Michael Joseph Oakeshott (11 December 1901 – 19 December 1990) was an English philosopher. He is known for his contributions to the philosophies of history, religion, aesthetics, education, and law.

Oakeshott was born in Chelsfield, London, on 11 December 1901, the son of Joseph Francis Oakeshott, a civil servant with the Inland Revenue, and member of the Fabian Society, and Frances Maude, daughter of George Thistle Hellicar, a well-off Islington silk-merchant. His sister Violet married economist and social reformer Gilbert Slater. His uncle Harold's first wife was women's rights activist Grace Oakeshott, who in 1907 faked her death. He attended St George's School, Harpenden, a new co-educational and 'progressive' boarding school from 1912 to 1920. He enjoyed his schooldays, and the Headmaster, the Rev. Cecil Grant, a disciple of Maria Montessori, later became a friend.[citation needed] In 1920, Oakeshott matriculated with a Scholarship at Gonville and Caius College, Cambridge, where he read history, taking the Political Science options in both parts of the Tripos, the University of Cambridge's degree examinations. He graduated in 1923 with a first-class degree, subsequently promoted to MA (Cantab), and was elected a Fellow of Caius in 1925.
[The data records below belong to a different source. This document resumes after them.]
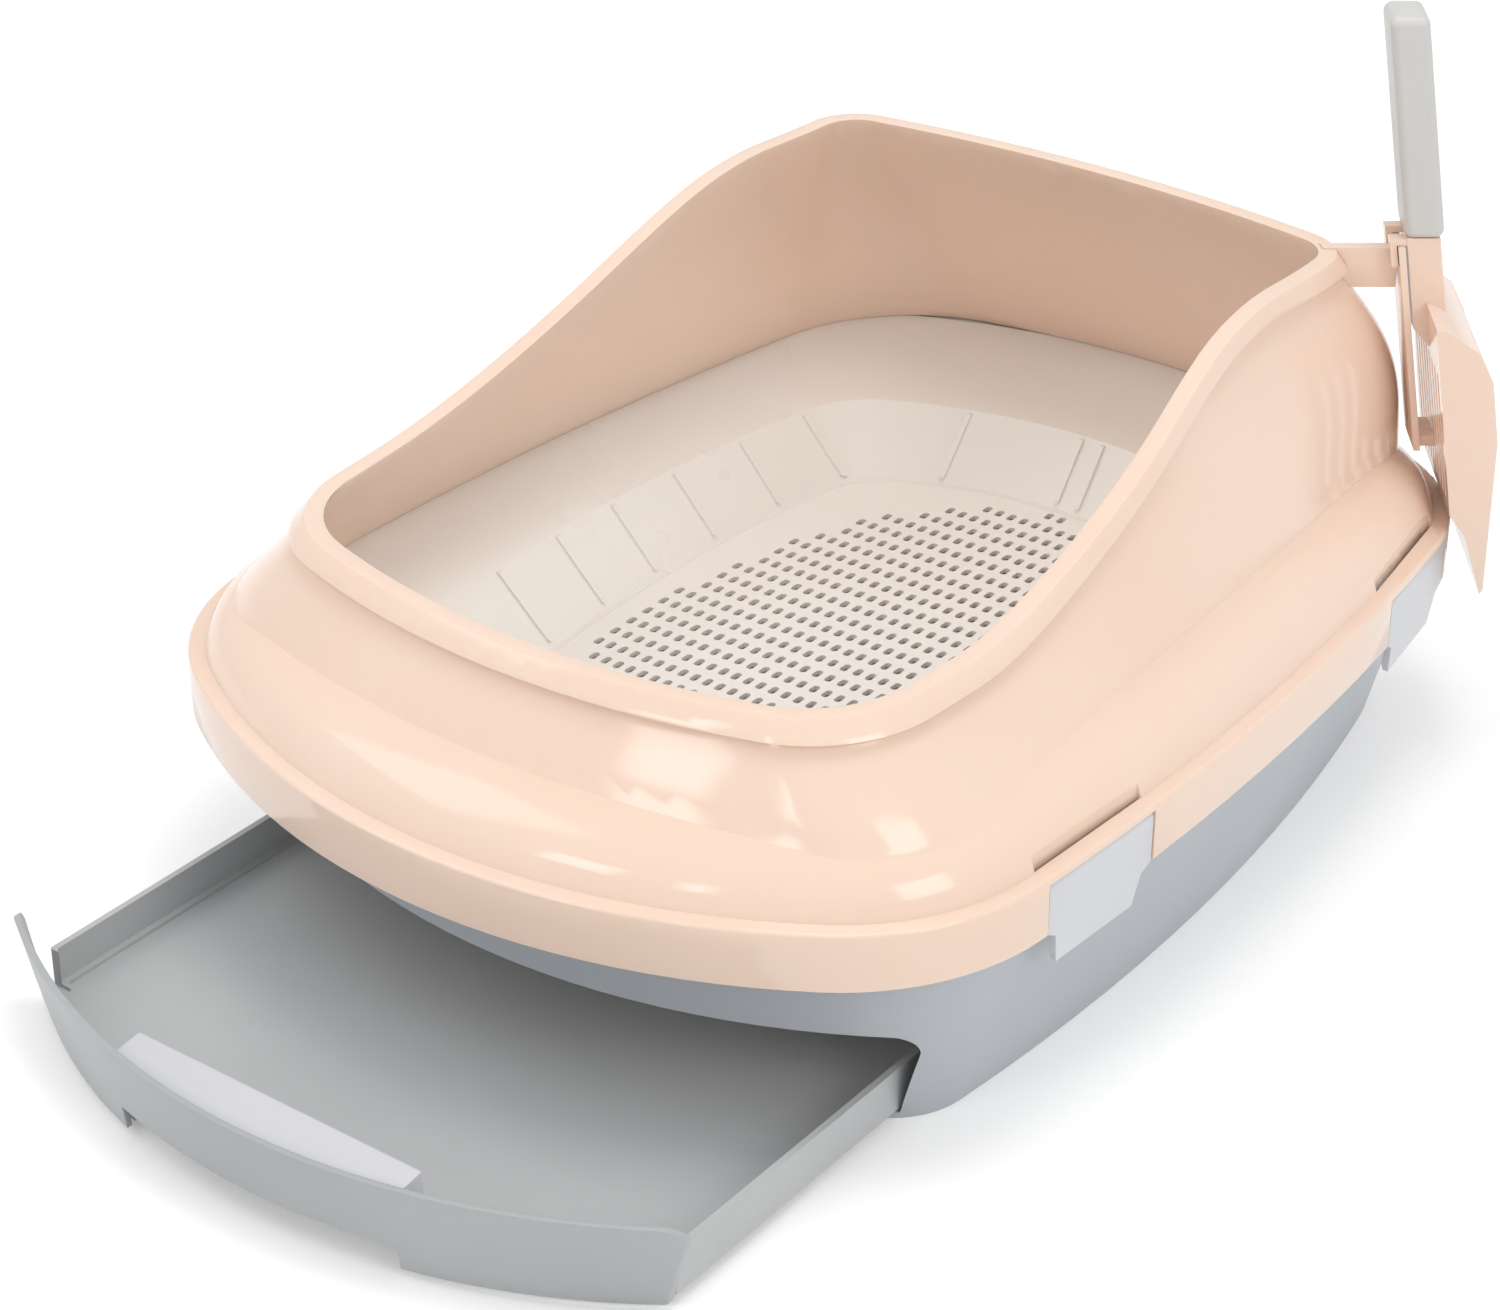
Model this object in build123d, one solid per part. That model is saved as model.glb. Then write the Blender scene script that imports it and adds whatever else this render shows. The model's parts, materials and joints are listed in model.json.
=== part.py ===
from build123d import *
import math
import os

os.makedirs("parts", exist_ok=True)

# Drawer litter box: hull-shaped base with a pull-out drawer, sieve pan and a high-backed shroud.
# Millimetres. X to the right, Y to the back, Z up. The origin is on the floor, in the middle
# of the footprint. The drawer is drawn pulled out by DRAWER_OUT, as it stands when emptied.
GAP = 0.3
WALL = 2.6
BASE_WALL = 3.0
FAR = 600.0

# Level of each joint line between the mouldings, from the floor up.
FLANGE_TOP = 100.0
BAND_LOW = 90.0
BAND_TOP = 116.0
PAN_RIM = 111.0
CREASE = 142.0
SIEVE_TOP = 66.0

# Drawer and its opening in the hull.
DRAWER_OUT = 150.0
OPEN_TOP = 47.0
OPEN_LOW = 3.4
OPEN_HALF_TOP = 181.0
OPEN_HALF_LOW = 168.0
OPEN_CORNER = 8.0
OPEN_BACK = -110.0
FRONT_GAP = 1.0

# Sieve holes: slots on a 7 x 12 grid.
HOLE_X = 7.0
HOLE_Y = 12.0
HOLE_WIDE = 3.5
HOLE_LONG = 6.5

# Latches: centre of each on the right hand side, and the heading of its outward normal.
LATCH_LONG = 70.0
LATCHES = {"front": (215.8, -122.0, -3.3), "rear": (205.0, 161.0, 8.4)}

# Scoop: frame on the rear right corner, first axis diagonally outwards.
SCOOP_PLACE = Location((127, 183.3, 0), (0, 0, 37))


def disc(a, b, c, shrink):
    """Disc whose rim runs through three points, its radius then made smaller by shrink."""
    arc = ThreePointArc(a, b, c)
    middle = arc.arc_center
    seam = math.degrees(math.atan2(middle.Y - b[1], middle.X - b[0]))
    return Pos(middle.X, middle.Y) * Rot(0, 0, seam) * Circle(arc.radius - shrink)


def outline(plan, shrink=0.0):
    """Plan outline, mirrored about X = 0, moved inwards by shrink (outwards where negative).

    A plan gives the front, front corner, side, rear corner and back points and both radii.
    The front arc bounds only the part ahead of the side point, the back arc the part behind.
    """
    front, (fx, fy), (mx, my), (rx, ry), back, round_f, round_r = plan
    half_plane = Rectangle(FAR, FAR)
    face = disc((-fx, fy), (0, front), (fx, fy), shrink) + Pos(0, my + FAR / 2) * half_plane
    face = face & (disc((rx, ry), (0, back), (-rx, ry), shrink) + Pos(0, my - FAR / 2) * half_plane)
    face = face & disc((fx, fy), (mx, my), (rx, ry), shrink)
    face = face & disc((-rx, ry), (-mx, my), (-fx, fy), shrink)
    face = fillet(face.vertices().sort_by(Axis.Y)[:2], round_f - shrink)
    return fillet(face.vertices().sort_by(Axis.Y)[-2:], round_r - shrink)


def stack(sections, grow=0.0, ruled=False):
    """Solid through (height, plan, inset) sections, each moved outwards by grow."""
    layers = [Pos(0, 0, z) * outline(plan, shrink - grow) for z, plan, shrink in sections]
    return loft(layers, ruled=ruled)


def slab(face, low, high):
    """The outline drawn up from one height to another."""
    return Pos(0, 0, low) * extrude(face, high - low, dir=(0, 0, 1))


def block(x0, x1, y0, y1, z0, z1):
    """Box between six planes."""
    return Pos((x0 + x1) / 2, (y0 + y1) / 2, (z0 + z1) / 2) * Box(x1 - x0, y1 - y0, z1 - z0)


def side_profile(points, low, high):
    """Closed (y, z) polygon in the YZ plane, drawn along X from low to high."""
    face = make_face(Polyline(*[(low, y, z) for y, z in points], close=True))
    return extrude(face, high - low, dir=(1, 0, 0))


def save(node, shape):
    """One named subcomponent as its own file."""
    shape.label = node
    export_step(shape, "parts/" + node + ".step")


# Plan outlines of the hull, from the floor to its rim flange.
hull_0 = (-245, (178, -182), (187, -35), (152, 240), 267, 38, 62)
hull_46 = (-251, (190, -187), (197, -35), (166, 238), 274, 45, 68)
hull_64 = (-255, (193, -190), (200, -34), (172, 236), 276, 52, 72)
hull_97 = (-273, (202, -202), (211, -30), (187, 224), 281, 88, 86)
hull = [(0, hull_0, 0), (OPEN_TOP, hull_46, 0), (64, hull_64, 0), (FLANGE_TOP, hull_97, 0)]

# The band of the shroud is the widest outline.
band_plan = (-291, (208.6, -209), (218, -25), (195.5, 226), 288, 105, 95)


def opening(shrink, y0, y1):
    """Drawer opening in the hull's front, seen from the front, drawn along Y."""
    top = OPEN_TOP - shrink
    points = [(OPEN_HALF_LOW - shrink, OPEN_LOW), (OPEN_HALF_TOP - shrink, top)]
    corners = [(-x, z) for x, z in points] + [(x, z) for x, z in reversed(points)]
    face = make_face(Polyline(*corners, close=True))
    face = fillet(face.vertices().sort_by(Axis.Y)[-2:], OPEN_CORNER)
    return Pos(0, y1, 0) * Rot(90, 0, 0) * extrude(face, y1 - y0)


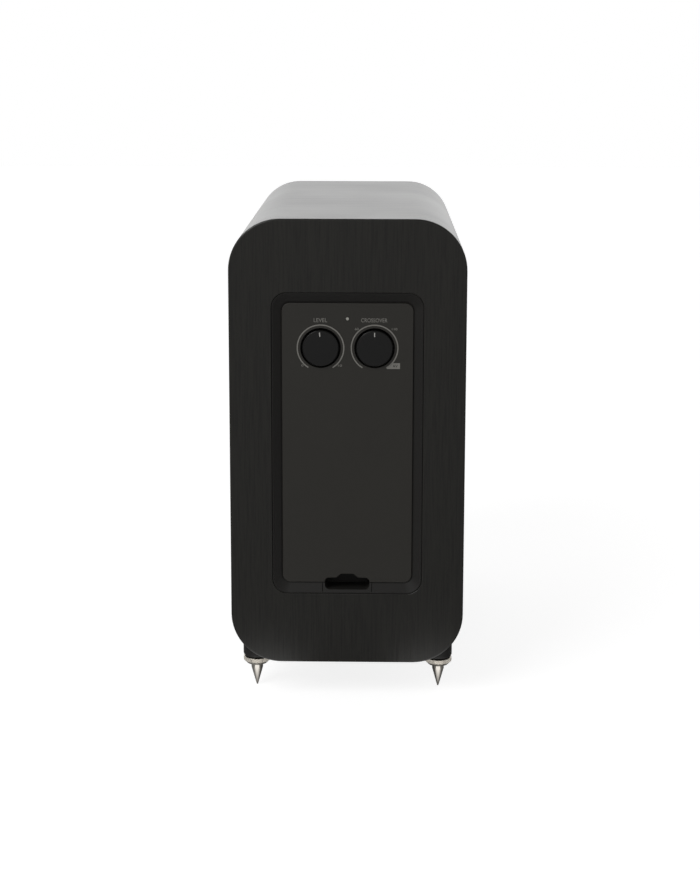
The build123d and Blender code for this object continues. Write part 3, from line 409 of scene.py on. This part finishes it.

As a University of Cambridge student, he admired the British idealist philosophers J. M. E. McTaggart and John Grote, and the medieval historian Zachary Nugent Brooke. He said that McTaggart's introductory lectures were the only formal philosophical training he ever received. The historian Herbert Butterfield was a contemporary, friend and fellow member of the Junior Historians society.[citation needed]
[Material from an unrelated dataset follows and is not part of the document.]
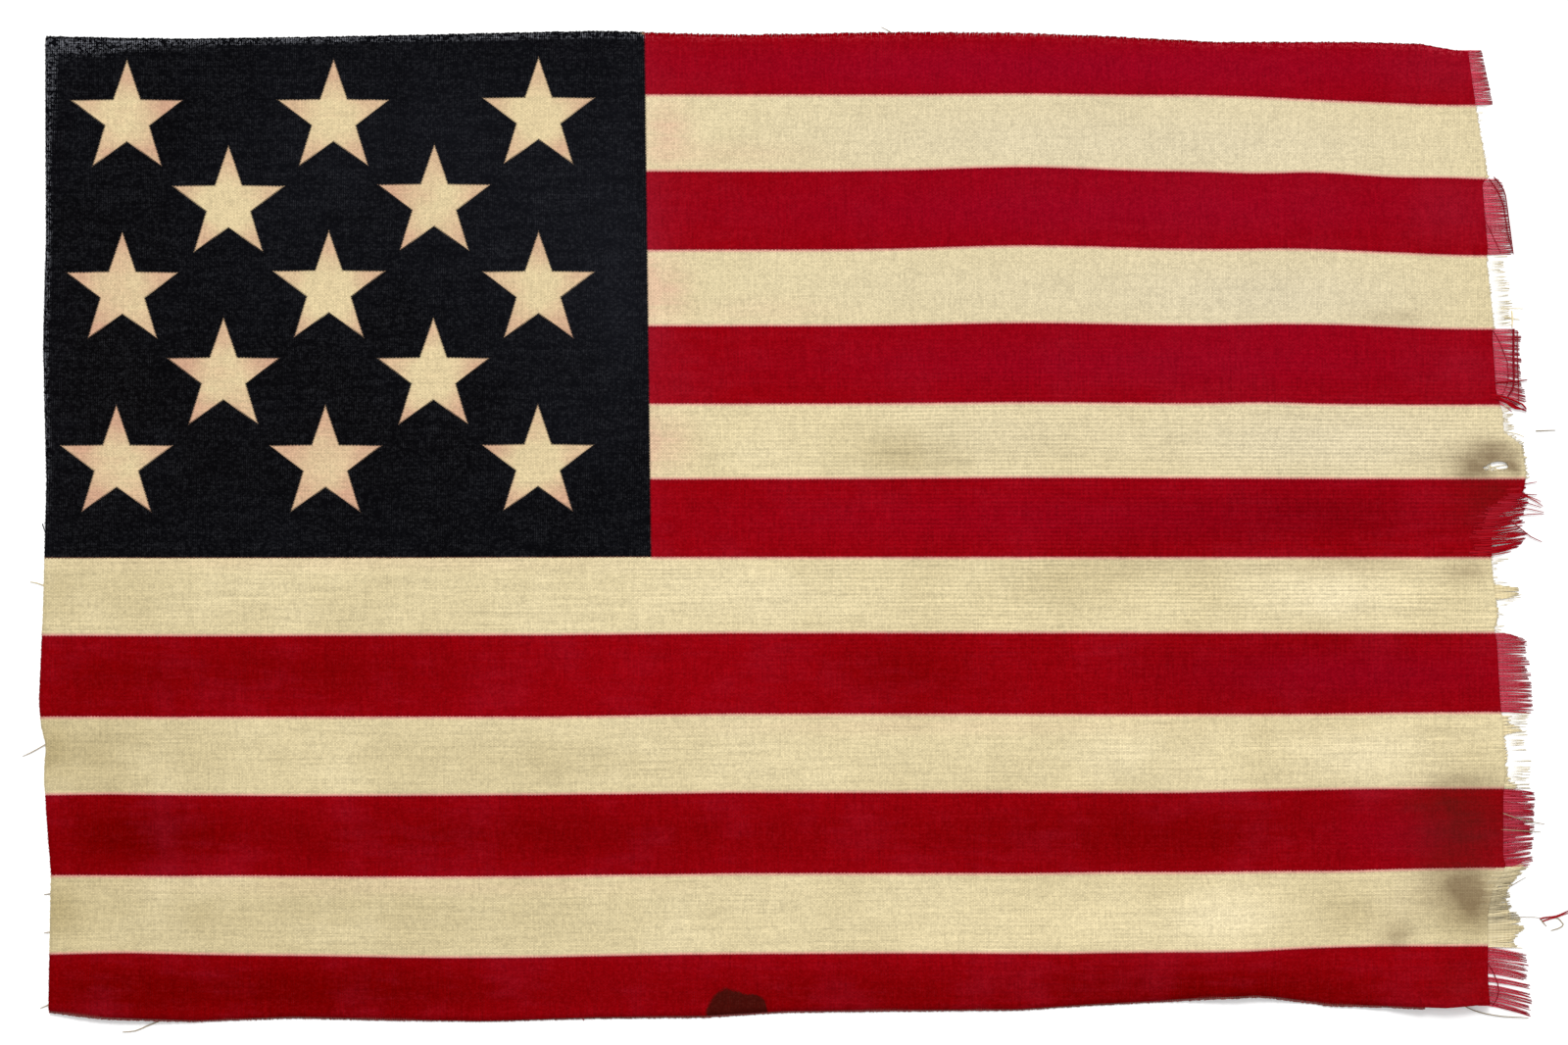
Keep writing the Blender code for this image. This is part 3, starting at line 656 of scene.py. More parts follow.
def nearest_on_hole(x, y):
    """The nearest place on the hole's outline."""
    places = []
    for (ax, ay), (bx, by) in hole_sides():
        share = ((x - ax) * (bx - ax) + (y - ay) * (by - ay)) / ((bx - ax) ** 2 + (by - ay) ** 2)
        share = min(1.0, max(0.0, share))
        places.append((ax + share * (bx - ax), ay + share * (by - ay)))
    return min(places, key=lambda place: math.hypot(place[0] - x, place[1] - y))


def wear_through(bm):
    """Opens the small worn hole: a finer mesh round it, the faces inside it out, its rim on the outline."""
    middle = Vector((*HOLE_MIDDLE, 0.0)) * MM
    around = [face for face in bm.faces if (face.calc_center_median() - middle).length < HOLE_MARGIN * MM]
    edges = list({edge for face in around for edge in face.edges})
    bmesh.ops.subdivide_edges(bm, edges=edges, cuts=3, use_grid_fill=True)
    worn = []
    for face in bm.faces:
        place = (face.calc_center_median() - middle) / MM
        if place.length < HOLE_MARGIN and inside_hole(place.x, place.y):
            worn.append(face)
    rim = {vertex for face in worn for vertex in face.verts}
    bmesh.ops.delete(bm, geom=worn, context="FACES")
    for vertex in rim:
        if vertex.is_valid:
            place = (vertex.co - middle) / MM
            near = nearest_on_hole(place.x, place.y)
            vertex.co.x, vertex.co.y = middle.x + near[0] * MM, middle.y + near[1] * MM


def weave_cloth(look):
    """The whole printed cloth as one thin sheet on its folds."""
    bm = bmesh.new()
    columns = round(2 * HALF_LENGTH * MM / look.mesh_step)
    rows = round(2 * HALF_WIDTH * MM / look.mesh_step)
    bmesh.ops.create_grid(bm, x_segments=columns, y_segments=rows, size=1.0)
    lay_out_grid(bm)
    wear_through(bm)
    mesh = bpy.data.meshes.new("printed_cloth")
    bm.to_mesh(mesh)
    bm.free()
    points = np.array([vertex.co for vertex in mesh.vertices])
    x, y = points[:, 0] / MM, points[:, 1] / MM
    points[:, 2] = (lift(x, y) + ripple(x, y) + look.clearance / MM) * MM
    mesh.vertices.foreach_set("co", points.ravel())
    cloth = new_piece("printed_cloth", mesh)
    solid = cloth.modifiers.new("thickness", "SOLIDIFY")
    solid.thickness = look.thickness
    solid.offset = 1.0
    solid.use_even_offset = False
    plain_mesh(cloth)
    cloth.data.shade_smooth()
    write_print(cloth.data, look)
    cloth.data.materials.append(printed_bunting(look))
    settle(cloth, "printed_bunting", "flag_cloth")


def blank_material(name, roughness, specular):
    """A new material with its tree and its shader, whose even values are set on its own sockets."""
    material = bpy.data.materials.new(name)
    material.use_nodes = True
    tree = material.node_tree
    shader = tree.nodes["Principled BSDF"]
    shader.inputs["Roughness"].default_value = roughness
    shader.inputs["Specular IOR Level"].default_value = specular
    return material, tree, shader


def stored(tree, *names):
    """The three parts of each stored vector."""
    return [add(tree, SPLIT, [add(tree, ATTRIBUTE, out=1, attribute_name=name)], None) for name in names]


def wander(tree, thread, run, offset):
    """Thread count of one thread that strays from its even place by a share of the thread pitch."""
    slowed = [add(tree, "MULTIPLY", [count, slow]) for count, slow in ((thread, 0.43), (run, 0.035))]
    place = add(tree, JOIN, [*slowed, offset])
    strayed = add(tree, NOISE, {"Vector": place, "Scale": 1.0, "Detail": 1.0})
    return summed(tree, add(tree, "SUBTRACT", [thread, 0.45]), (strayed, STRAY))


def weave_relief(tree, warp, weft, over):
    """Plain weave from the two thread counts: its relief, its open corners, and 1 where warp lies on top."""
    waves = [add(tree, "SINE", [add(tree, "MULTIPLY", [count, math.pi])]) for count in (warp, weft)]
    crossing = add(tree, "MULTIPLY", waves)
    gaps, heights = [], []
    for wave, rise in zip(waves, (over, -over)):
        body = add(tree, "ABSOLUTE", [wave])
        heights.append(add(tree, "MULTIPLY", [
            add(tree, "POWER", [body, 0.55]), summed(tree, 1.0 - over, (crossing, rise))]))
        gaps.append(add(tree, "SUBTRACT", [1.0, body]))
    relief = add(tree, "MAXIMUM", heights)
    opening = add(tree, RANGE, [add(tree, "MULTIPLY", gaps), 0.10, 0.60, 0.0, 1.0], **SOFT)
    return relief, opening, add(tree, RANGE, [crossing, -0.3, 0.3, -1.0, 1.0])


def thread_shade(tree, thread, run, run_scale, offset):
    """Uneven spinning and dyeing: one noise for each thread, drawn out along its run, from about -1 to 1."""
    apart = add(tree, "MULTIPLY", [add(tree, "FLOOR", [thread]), 7.31])
    place = add(tree, JOIN, [add(tree, "MULTIPLY", [run, run_scale]), apart, offset])
    return patchy(tree, place, 1.0, 2.0, 0.6, edge=0.25)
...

After graduation in 1923, Oakeshott pursued theology and German literature in a summer course at the universities of Marburg and Tübingen, and again in 1925. In between, he taught literature for a year as Senior English Master at King Edward VII Grammar School, Lytham, while simultaneously writing his fellowship dissertation, which he said was a 'dry run' for his first book, Experience and its Modes.

Oakeshott was dismayed by the political extremism that occurred in Europe during the 1930s, and his surviving lectures from this period reveal a dislike of Nazism and Marxism. He is said to have been the first at Cambridge to lecture on Marx. At the suggestion of Sir Ernest Barker, who sought to see Oakeshott succeed to his own chair of political science at the University of Cambridge, he produced an anthology, with commentary, The Social and Political Doctrines of Contemporary Europe, published in 1939. For all its muddle and incoherence, as Oakeshott saw it, he found representative democracy the least unsatisfactory, in part because "the imposition of a universal plan of life on a society is at once stupid and immoral."
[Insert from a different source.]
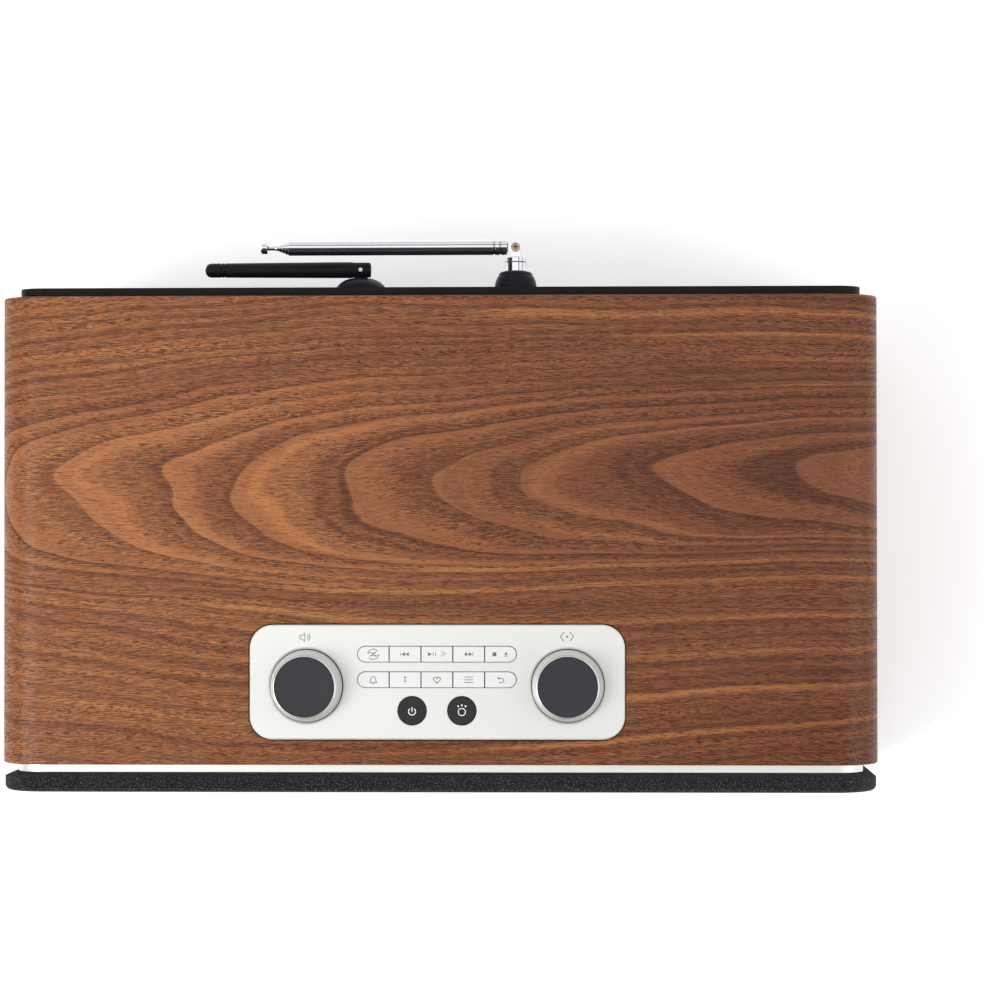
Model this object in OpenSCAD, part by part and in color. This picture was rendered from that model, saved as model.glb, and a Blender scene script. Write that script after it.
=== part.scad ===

Oakeshott joined the British Army in 1940, before being conscripted under the National Service Act. He volunteered for the virtually suicidal Special Operations Executive (SOE), where the average life expectancy was about six weeks, and was interviewed by Hugh Trevor-Roper, who felt that he was "too unmistakably English" to conduct covert operations on the Continent.

Oakeshott saw active service in Europe with the battlefield intelligence unit Phantom, a semi-freelance quasi-Signals organisation which also had connections with the Special Air Service (SAS). Though always at the front, the unit was seldom directly involved in any actual fighting. Oakeshott's military competence did not go unnoticed, and he ended the war as Adjutant of Phantom's 'B' Squadron and an acting major.

In 1945, Oakeshott was demobilised and returned to the University of Cambridge. In 1949, he left Cambridge for Nuffield College, Oxford, but after only two years, in 1951, he was appointed Professor of Political Science at the London School of Economics (LSE), succeeding the leftist Harold Laski, an appointment noted by the popular press. Oakeshott was deeply unsympathetic to the student activism at LSE during the late 1960s, and highly critical of what he saw as the authorities' insufficiently robust response. He retired from the LSE in 1969, but continued teaching and conducting seminars until 1980.